Cette prière au Soleil, son père, est encore toute de Sénèque, et devait faire plus d’effet sur les peuples qui mettaient le soleil au rang des dieux que sur nous, qui n’admettons pas cette mythologie.

Scène V.


Vers 11. Quoi! madame, est-ce ainsi qu’il faut dissimuler?
  Et faut-il perdre ainsi des menaces en l’air?

J’ai déjà dit[7] que je ne ferais aucune remarque sur le style de cette tragédie, qui est vicieux presque d’un bout à l’autre. J’observerai seulement ici, à propos de ces rimes dissimuler et en l’air, qu’alors on prononçait dissimulair pour rimer à l’air. J’ajouterai qu’on a été longtemps dans le préjugé que la rime doit être pour les yeux. C’est pour cette raison qu’on faisait rimer cher à bûcher. Il est indubitable que la rime n’a été inventée que pour l’oreille. C’est le retour des mêmes sons, ou des sons à peu près semblables qu’on demande, et non pas le retour des mêmes lettres. On fait rimer abhorre, qui a deux rr, avec encore, qui n’en a qu’une : par la même raison terre peut rimer à père; mais je me hâte ne peut rimer avec je me flatte, parce que flatte est bref, et hâte est long[8].

Vers 41. Cette lâche ennemie a peur des grands courages, etc.

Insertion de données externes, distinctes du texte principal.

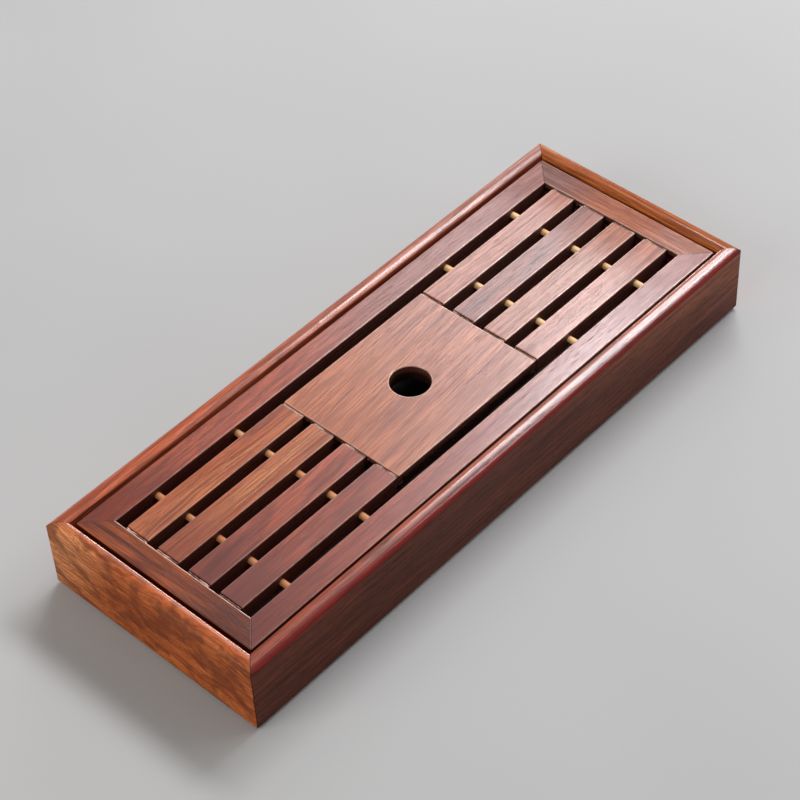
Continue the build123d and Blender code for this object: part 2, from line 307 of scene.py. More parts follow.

Cela est imité de Sénèque, et enchérit encore sur le mauvais goût de l’original : Fortuna fortes metuit, ignavos premit[9]. Corneille appelle la Fortune lâche. Toutes les tragédies qui précédèrent sa Médée sont remplies d’exemples de ce faux bel-esprit. Ces puérilités furent si longtemps en vogue que l’abbé Cotin, du temps même de Boileau et de Molière, donna à la fièvre l’épithète d’ingrate; cette ingrate de fièvre qui attaquait insolemment le beau corps de Mlle  de Guise, où elle était si bien logée.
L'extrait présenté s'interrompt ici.